# How to explain this concept in tetration?

We know that:

$$\! 2^{2^{2^2}} \ne \left[{\left(2^2\right)}^2\right]^2$$

But for some students, this might be confusing. Is there a good way to explain this?

• I might not use twos to broach this since you have $2^4 = 4^2$; instead, I might ask students to think about "the very big number" $3^3^3$: Is this the same whether it is $(3^3)^3$ or $3^{(3^3)}$? Then split the class and have them compute each by hand, and see which group finishes more quickly. Well, $27^3$ is not so tough; but you'll need some patience for $3^{27}$ (!). To settle the matter, I happen to like H Towsner's "smaller font first" mnemonic.

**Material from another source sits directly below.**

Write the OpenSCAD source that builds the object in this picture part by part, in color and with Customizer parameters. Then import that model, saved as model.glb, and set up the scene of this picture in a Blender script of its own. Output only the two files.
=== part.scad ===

Nov 28 '16 at 0:10
• @Benjamin Dickman, they would know it's different, perhaps, but how do I explain the "why" part? Nov 28 '16 at 16:32
• Consider another operation: $3 \div 3 \div 3$. Observe that $(3 \div 3) \div 3 = 1 \div 3 = 1/3$, which is different from $3 \div (3 \div 3) = 3 \div 1 = 3$. I suspect this is what H Towsner meant by "they've seen the same in other contexts." Nov 28 '16 at 22:06
• You could also approach this by using a horizontal notation for exponentiation, and then it becomes clear that exponentiation is not an associative operation. For example, (3^3)^3 is not equal to 3^(3^3). If you think they won't relate to ^, then maybe use "E": (3 E 3) E 3 is not equal to 3 E (3 E 3). Nov 29 '16 at 17:48

The main point here is that $[(2^2)^2]^2\neq 2^{[2^{(2^2)}]}$ --- in other words, order of operations matters. That shouldn't be too unfamiliar, because they've seen the same in other contexts (and can do the calculations themselves to verify it). The important thing to realize is that the expression is ambiguous, and we need to do something to resolve the ambiguity.